Blocked Tear Ducts in Children

What causes blocked tear ducts in children?

Tears normally flow into the nose via the tear duct. Sometimes the lower end of the tear duct fails to open at birth. The tears then become stagnant and causes watery eye since birth.

Can it cause any harm?

  1. The lids could be stuck together and often there is yellow discharge around the inner corner of the eye. This is often mistaken as conjunctivitis. However, unlike conjunctivitis, the ‘white’ of the eye is not red and the discharge is not contagious
  2. Very rarely, the tear sac can be infected (dacryocystitis) due to the stagnant flow of tears in the tear duct. This presents as a red lump in the inner corner of the eye. The eyelids are often swollen and red. The child may also have a fever.

How is it treated?

  1. The top of the tear duct can be massaged to encourage opening of the blockage in the lower end of the tear duct. Use one finger to push firmly at the inner corner of the eye and move down towards the nose. Do a few strokes and repeat 3 to 4 times a day
  2. If there is any discharge, you can clean the eye with clean tissue damped with cool boiled water or saline
  3. About 90% of children with congenital blocked tear ducts get better spontaneously without treatment by the age of 12 months
  4. If the eye is red, antibiotic drops may be needed
  5. If you suspect there is a tear sac infection (see above), you should contact Dr Harry Leung urgently. Your child may need to have intravenous antibiotics in the hospital. But remember this is very rare.
  6. If the blocked tear ducts persist after the age of one year, a surgical procedure may be needed to unblock the tear ducts under a short general anaesthetic.

Probing of tear duct surgery

  1. This is done under general anaesthetics as children won’t stay still enough to have it done safely under local anaesthetics
  2. A small metal probe is carefully inserted into the tear duct to ‘pop’ open the membrane blockage in the lower end of the tear duct
  3. There is no cutting involved and is not particularly painful
  4. The procedure usually takes no more than 10-15 minutes
  5. The success rate is usually high, about 80%
  6. Sometimes due to unusually abnormal anatomy (e.g. blockage in the upper end of the tear duct), probing may not be possible. Further procedure may be required at a later stage
  7. Antibiotic drop or cream is put into the eye. Eye pad is usually not required

Are there any risks of the probing surgery?

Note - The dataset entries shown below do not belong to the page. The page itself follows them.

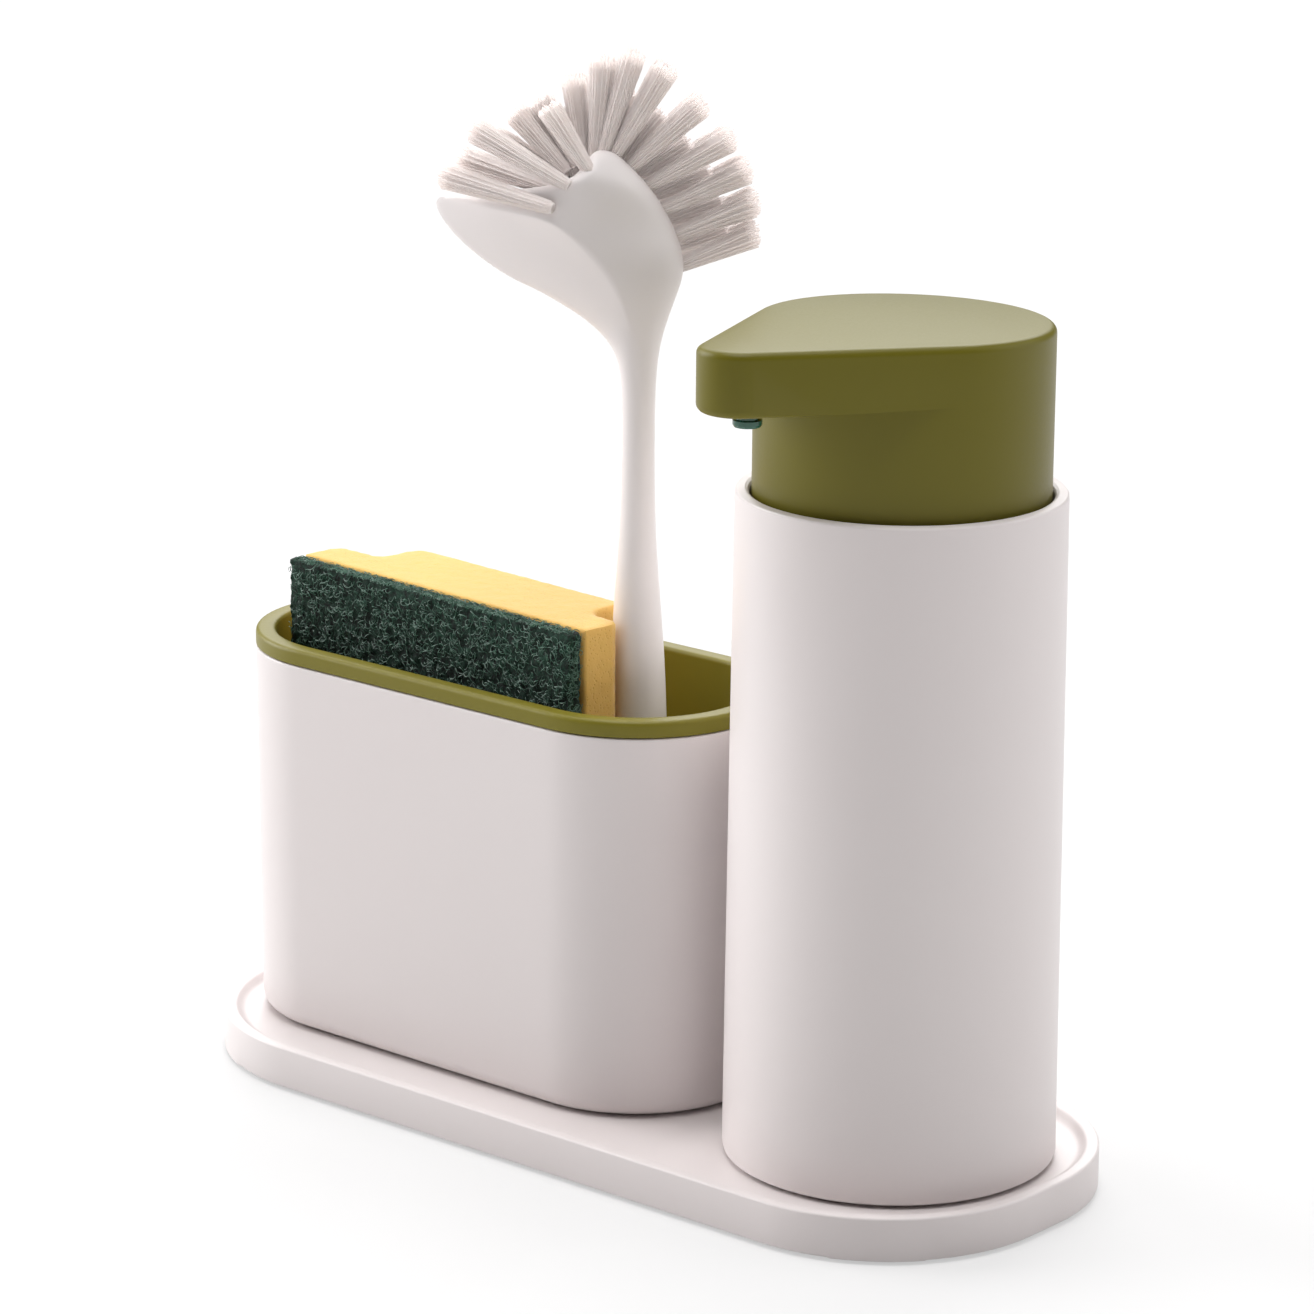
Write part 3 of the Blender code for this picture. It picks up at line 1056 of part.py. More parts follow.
def make_head(frame):
    """The press head: shell, spout cover, outlet channel and nozzle, in a frame turned to the spout."""
    edge = HEAD_EDGE_ROUND
    share = 1 - math.sqrt(0.5)
    rings = (
        teardrop_outline(0, SPOUT_BOTTOM_Z),
        teardrop_outline(0, HEAD_TOP_Z - edge),
        teardrop_outline(edge * share, HEAD_TOP_Z - edge * share),
        teardrop_outline(edge, HEAD_TOP_Z),
    )
    head = stacked("head_shell", rings, frame, make_material("head_green_plastic", GREEN_COLOUR, 0.5))
    skirt = (skirt_outline(HEAD_BOTTOM_Z), skirt_outline(SPOUT_BOTTOM_Z + HEAD_ROOF))
    combine(head, stacked("skirt_guide", skirt, frame), "UNION")
    bore = bmesh.new()
    rod(bore, HEAD_RADIUS - HEAD_WALL, HEAD_BOTTOM_Z - CUT_OVERRUN, HEAD_ROOF_Z, ROUND_STEPS)
    combine(head, finish("head_bore_cutter", bore, frame), "DIFFERENCE")
    room_rings = (
        spout_room_outline(HEAD_WALL, SPOUT_BOTTOM_Z - CUT_OVERRUN),
        spout_room_outline(HEAD_WALL, HEAD_ROOF_Z),
    )
    combine(head, stacked("spout_room_cutter", room_rings, frame), "DIFFERENCE")
    notch = bmesh.new()
    half = CHANNEL_RADIUS + CHANNEL_NOTCH_CLEARANCE
    notch_low = CHANNEL_Z - half
    box(notch, (HEAD_RADIUS - 2 * HEAD_WALL, -half, notch_low), (SPOUT_REACH, half, HEAD_ROOF_Z))
    combine(head, finish("channel_notch_cutter", notch, frame), "DIFFERENCE")
    nozzle_frame = make_frame("nozzle_frame", (NOZZLE_REACH, 0, 0), frame)
    make_cover(frame, nozzle_frame)
    make_channel(frame, nozzle_frame)
    make_nozzle(nozzle_frame)


def make_cover(frame, nozzle_frame):
    """The plate that closes the spout's underside."""
    inset = HEAD_WALL + COVER_CLEARANCE
    rings = (
        spout_room_outline(inset, SPOUT_BOTTOM_Z, COVER_CLEARANCE),
        spout_room_outline(inset, COVER_TOP_Z, COVER_CLEARANCE),
    )
    cover = stacked("spout_cover", rings, frame, make_material("cover_green_plastic", GREEN_COLOUR, 0.5))
    hole = bmesh.new()
    hole_radius = NOZZLE_RADIUS + NOZZLE_CLEARANCE
    rod(hole, hole_radius, SPOUT_BOTTOM_Z - CUT_OVERRUN, COVER_TOP_Z + CUT_OVERRUN, SMALL_STEPS)
    combine(cover, finish("nozzle_hole_cutter", hole, nozzle_frame), "DIFFERENCE")


def make_channel(frame, nozzle_frame):
    """The channel that carries soap from the stem to the nozzle."""
    socket = STEM_RADIUS + STEM_CLEARANCE
    socket_roof = STEM_TOP_Z + REST_GAP
    profile = ((0, HUB_TOP_Z), (HUB_RADIUS, HUB_TOP_Z), (HUB_RADIUS, HUB_BOTTOM_Z), (socket, HUB_BOTTOM_Z))
    profile += ((socket, socket_roof), (0, socket_roof))
    white = make_material("channel_plastic", PUMP_COLOUR, 0.4)
    channel = turned("outlet_channel", profile, SMALL_STEPS, frame, white, closed=False)
    end_radius = NOZZLE_RADIUS + NOZZLE_CLEARANCE + NOZZLE_SOCKET_WALL
    end_bottom = COVER_TOP_Z + REST_GAP
    run = bmesh.new()
    quarter = Matrix.Rotation(math.pi / 2, 4, "Y")
    place = Matrix.Translation((NOZZLE_REACH / 2, 0, CHANNEL_Z))
    bmesh.ops.create_cone(
        run, cap_ends=True, segments=SMALL_STEPS, radius1=CHANNEL_RADIUS, radius2=CHANNEL_RADIUS,
        depth=NOZZLE_REACH, matrix=place @ quarter,
    )
    combine(channel, finish("channel_run_guide", run, frame), "UNION")
    end = bmesh.new()
    rod(end, end_radius, end_bottom, HUB_TOP_Z, SMALL_STEPS)
    combine(channel, finish("channel_end_guide", end, nozzle_frame), "UNION")
    bore = bmesh.new()
    bore_radius = CHANNEL_BORE_RADIUS
    bmesh.ops.create_cone(
        bore, cap_ends=True, segments=SMALL_STEPS // 2, radius1=bore_radius, radius2=bore_radius,
        depth=NOZZLE_REACH, matrix=place @ quarter,
    )
    combine(channel, finish("channel_bore_cutter", bore, frame), "DIFFERENCE")
    riser = bmesh.new()
    rod(riser, CHANNEL_BORE_RADIUS, socket_roof - CUT_OVERRUN, CHANNEL_Z, SMALL_STEPS // 2)
    combine(channel, finish("channel_riser_cutter", riser, frame), "DIFFERENCE")
    mouth = bmesh.new()
    rod(mouth, NOZZLE_RADIUS + NOZZLE_CLEARANCE, end_bottom - CUT_OVERRUN, CHANNEL_Z, SMALL_STEPS)
    combine(channel, finish("channel_mouth_cutter", mouth, nozzle_frame), "DIFFERENCE")


def make_nozzle(nozzle_frame):
    """The small nozzle tip under the spout."""
    top = CHANNEL_Z - CHANNEL_RADIUS
    bottom = SPOUT_BOTTOM_Z - NOZZLE_SHOW
    bore = NOZZLE_BORE_RADIUS
    waist = NOZZLE_RADIUS - NOZZLE_FLANGE
    band = SPOUT_BOTTOM_Z - NOZZLE_SHOW / 2
    profile = (
        (waist, top), (waist, band), (NOZZLE_RADIUS, band), (NOZZLE_RADIUS, bottom + NOZZLE_FLANGE),
        (NOZZLE_RADIUS - NOZZLE_FLANGE / 2, bottom), (bore, bottom), (bore, top),
    )
    teal = make_material("nozzle_teal_plastic", (0.015, 0.10, 0.06), 0.35)
    turned("nozzle_tip", profile, SMALL_STEPS, nozzle_frame, teal)


def build():
    """Model the whole set."""
    clear_scene()
    tray = make_frame("tray_frame", (0, TRAY_Y, 0))
    make_tray(tray)
    caddy = make_frame("caddy_frame", (CADDY_X, 0, 0), tray)
    make_caddy_shell(caddy)
    make_liner(caddy)
    sponge_x = (SPONGE_LEFT_X + SPONGE_RIGHT_X) / 2 - CADDY_X
    make_sponge(make_frame("sponge_frame", (sponge_x, 0, 0), caddy, SPONGE_TURN))
    brush = make_frame("brush_frame", (BRUSH_X - CADDY_X, BRUSH_Y, 0), caddy, BRUSH_TURN)
    make_bristles(make_brush_handle(brush))
    dispenser = make_frame("dispenser_frame", (DISPENSER_X, 0, 0), tray)
    make_casing(dispenser)
    make_base(dispenser)
    make_bottle(dispenser)
    pump = make_frame("pump_frame", (0, 0, 0), dispenser)
    make_pump(pump)
    make_collar(pump)
    make_spring(pump)
    stem = make_frame("stem_frame", (0, 0, 0), pump)
    make_stem(stem)
    make_head(make_frame("head_frame", (0, 0, 0), stem, SPOUT_DIRECTION))


build()
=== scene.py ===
"""Dressed model of a sink set on one tray: a press-head soap dispenser and a lined caddy.

The caddy holds a dish sponge and a dish brush. Metres, +Z up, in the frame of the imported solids. The
dispenser stands at +X and the front looks along -Y. The classes hold their sizes about the tray's own
middle, which stands TRAY_Y behind the set's origin.
"""
import logging
import math
import random
from dataclasses import dataclass
from enum import Enum
from typing import Any, Callable, Iterable, Sequence

import bmesh
import bpy
from mathutils import Matrix, Vector


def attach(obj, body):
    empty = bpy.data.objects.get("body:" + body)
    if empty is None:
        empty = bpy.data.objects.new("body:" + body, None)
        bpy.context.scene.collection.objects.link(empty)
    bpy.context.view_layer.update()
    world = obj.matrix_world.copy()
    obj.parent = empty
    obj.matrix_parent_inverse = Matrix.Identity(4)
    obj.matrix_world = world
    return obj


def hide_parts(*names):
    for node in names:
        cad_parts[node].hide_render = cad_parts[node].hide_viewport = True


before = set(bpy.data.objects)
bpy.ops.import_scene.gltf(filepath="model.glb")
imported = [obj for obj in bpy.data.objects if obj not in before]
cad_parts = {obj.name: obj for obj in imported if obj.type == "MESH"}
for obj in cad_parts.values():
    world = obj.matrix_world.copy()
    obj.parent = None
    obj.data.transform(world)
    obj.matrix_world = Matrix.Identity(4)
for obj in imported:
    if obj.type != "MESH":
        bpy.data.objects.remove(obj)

LOG = logging.getLogger("sink_set")
MM = 0.001
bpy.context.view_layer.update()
SEED = 7
TRAY_Y = 0.005608
SAME_LEVEL = 0.00002
LEVEL_SLOPE = 0.01
MERGE_DISTANCE = 0.000002
GOLDEN_ANGLE = 2.399963

Pair = tuple[float, float]
Triple = tuple[float, float, float]
Colour = tuple[float, float, float, float]
Test = Callable[[Vector, Vector], bool]
Line = tuple[Sequence[Vector], float]


class Part(Enum):
    """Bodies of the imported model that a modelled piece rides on."""

    TRAY = "tray"
    CADDY = "caddy"
    LINER = "liner"
    SPONGE = "sponge"
    BRUSH = "brush"
    DISPENSER = "dispenser"
    HEAD = "head"


class Select(Enum):
    """What an edit-mode selection picks."""

    VERTS = "VERT"
    EDGES = "EDGE"
    FACES = "FACE"


def hex_colour(code: str) -> Colour:
    """Turn an sRGB hex colour to linear light.

    Args:
        code: Six hex digits after a hash.

    Returns:
        Linear red, green and blue, and an alpha of one.
    """
    shares = [int(code[start:start + 2], 16) / 255 for start in (1, 3, 5)]
    linear = [share / 12.92 if share <= 0.04045 else ((share + 0.055) / 1.055) ** 2.4 for share in shares]
    return (linear[0], linear[1], linear[2], 1.0)


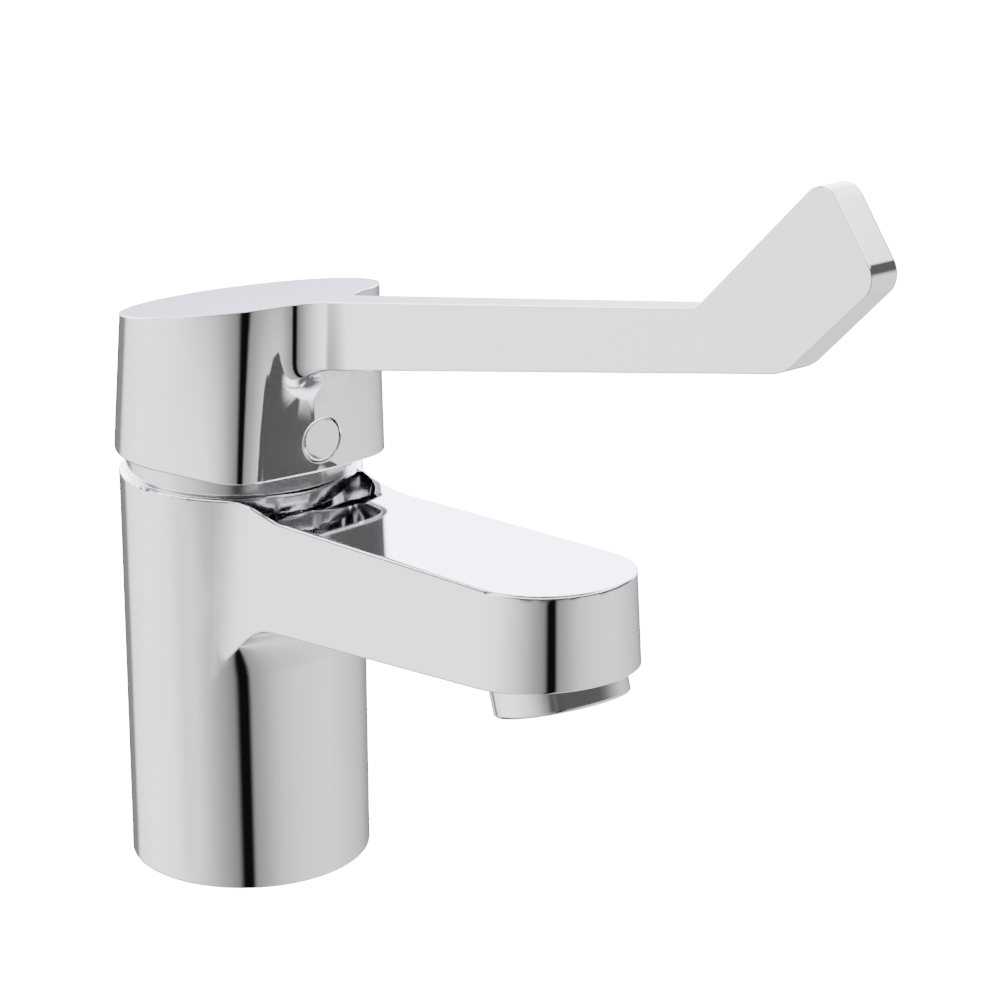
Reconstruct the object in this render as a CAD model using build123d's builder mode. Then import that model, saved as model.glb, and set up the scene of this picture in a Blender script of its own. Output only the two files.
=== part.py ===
"""Single-lever basin tap with a long elbow lever, built as an assembly of separate pieces.

Millimetres. The origin is the centre of the tap's base on the deck, +Z is up, and the
spout and the lever point along -Y. The tap is drawn closed, with its lever straight ahead.
"""

import os
from math import atan2, cos, degrees, hypot, radians, sin, tan

from build123d import *

os.makedirs("parts", exist_ok=True)

# Column
column_base_radius = 24.0
column_rim_radius = 23.75
column_height = 80.0
chrome_edge_radius = 0.6
chrome_edge_chamfer = 0.35
base_recess_radius = 19.0
base_recess_depth = 8.0

# Spout, whose top rises towards the nose and whose sides flare downwards
spout_reach = 91.3
spout_root_half_width = 14.1
spout_nose_radius = 15.2
spout_top_drop = 3.2
spout_top_rise = 3.3
spout_depth_at_axis = 23.4
spout_under_rise = 6.7
spout_flare = 3.0
spout_root_radius = 12.4
rim_land_reach = 20.5
rim_dip_reach = 31.0
rim_dip_radius = 16.0
duct_radius = 5.0
duct_start_drop = 11.3
duct_end_drop = 3.8

# Deck connections
gasket_inner_radius = 20.4
gasket_width = 2.2
gasket_thickness = 1.5
stud_radius = 4.0
stud_setback = 10.0
inlet_offset = 7.5
inlet_setback = 4.0
inlet_thread_radius = 5.0
deck_thread_depth = 10.0
connection_block_height = 14.0
port_offset = 6.5
port_setback = 4.5
port_radius = 2.6

# Cartridge seat and the pieces that hold the cartridge down
seat_clearance = 0.05
nut_thread_radius = 18.6
nut_thread_length = 5.3
nut_collar_radius = 17.9
nut_collar_height = 4.6
nut_slots = 6
nut_slot_width = 3.2
nut_slot_depth = 1.6
nut_seal_radius = 0.95
nut_seal_squeeze = 0.05
trim_ring_radius = 22.4
trim_ring_wall_height = 4.0
trim_dome_height = 3.2
trim_dome_opening = 14.6
trim_ring_thickness = 1.4

# Cartridge
housing_radius = 17.5
housing_waist_radius = 16.2
housing_wall = 2.1
housing_roof_thickness = 2.65
housing_collar_height = 6.2
housing_neck_radius = 14.0
housing_seal_radius = 0.75
housing_seal_drop = 3.3
cartridge_base_thickness = 5.4
cartridge_base_gap = 0.3
seat_seal_width = 1.3
seat_seal_depth = 2.2
outlet_port_radius = 3.4
outlet_port_reach = 1.0
peg_radius = 1.7
peg_length = 2.5
peg_offset = 12.5
disc_seal_depth = 1.2
disc_radius = 12.5
fixed_disc_thickness = 4.0
moving_disc_radius = 10.4
moving_disc_thickness = 3.0
mixing_chamber_depth = 1.4
mixing_chamber_radius = 5.1
mixing_chamber_tail_reach = 3.6
carrier_radius = 10.9
carrier_thickness = 6.0
carrier_rail_width = 3.0
carrier_rail_height = 1.5
carrier_rail_offset = 7.0
sliding_clearance = 0.1

# Lever mechanism
pivot_drop = 2.6
pin_radius = 1.5
pin_half_length = 10.1
ball_drop = 2.4
ball_radius = 2.9
stem_radius = 2.1
hub_radius = 4.4
hub_width = 8.0
stem_square = 8.0
stem_length = 20.0
turret_radius = 10.4
turret_flange_radius = 15.0
turret_flange_thickness = 2.6
turret_slot_half_length = 6.3
running_clearance = 0.05

# Handle skirt, a half round at the back and a rounded square in front
skirt_gap = 0.5
skirt_blank_height = 40.5
skirt_back_radius = 24.5
skirt_corner_radius = 10.0
skirt_corner_offset = 10.9
skirt_corner_reach = 15.3
skirt_front_radius = 20.1
skirt_front_reach = 6.2
skirt_top_shift = 5.1
skirt_top_back_radius = 24.3
skirt_top_corner_radius = 8.7
skirt_top_corner_offset = 10.1
skirt_top_corner_reach = 16.1
skirt_top_front_reach = 7.0
skirt_wall_at_edge = 1.1
skirt_wall_at_top = 2.6
skirt_cavity_height = 19.5
skirt_relief_start = 11.5
skirt_relief_angle = 16.0
handle_height_at_axis = 28.7
handle_top_rise = 10.3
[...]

The risk of general anaesthetics is extremely low if your child is healthy. Your anaesthetist will advise you further regarding this. Please inform the anaesthetist if you child has any other medical conditions or is allergic to any medication

Probing surgery is generally straightforward and safe. Some minor bleeding in the nose or in the inner corner of the eye can occur after the operation. This usually stops by applying gentle pressure. The risk of damaging the tear duct due to the probing is extremely low, further procedures may be needed if this rare complication occurs.

However, even if the operation was a success, the tear duct can be blocked again due to normal healing of the body. In about 20% of cases, probing may need to be repeated, sometimes a plastic tube is placed in the tear duct for a few months to keep it open.

What happens after the surgery?

Your child will be able to go home on the same day when he/she has recovered from the general anaesthetics.

Your child can have a bath or shower but don’t let any water into the eye for the first 3 days. Tilt the head back when shampooing the hair. You can clean the eye with clean tissue damped with cool boiled water.

Start using the prescribed antibiotic drops three times a day for 5 days from the first night before bed. The follow-up appointment is usually 4 to 6 weeks after the surgery. If the eyelid becomes red, very swollen and painful, contact Dr Harry Leung.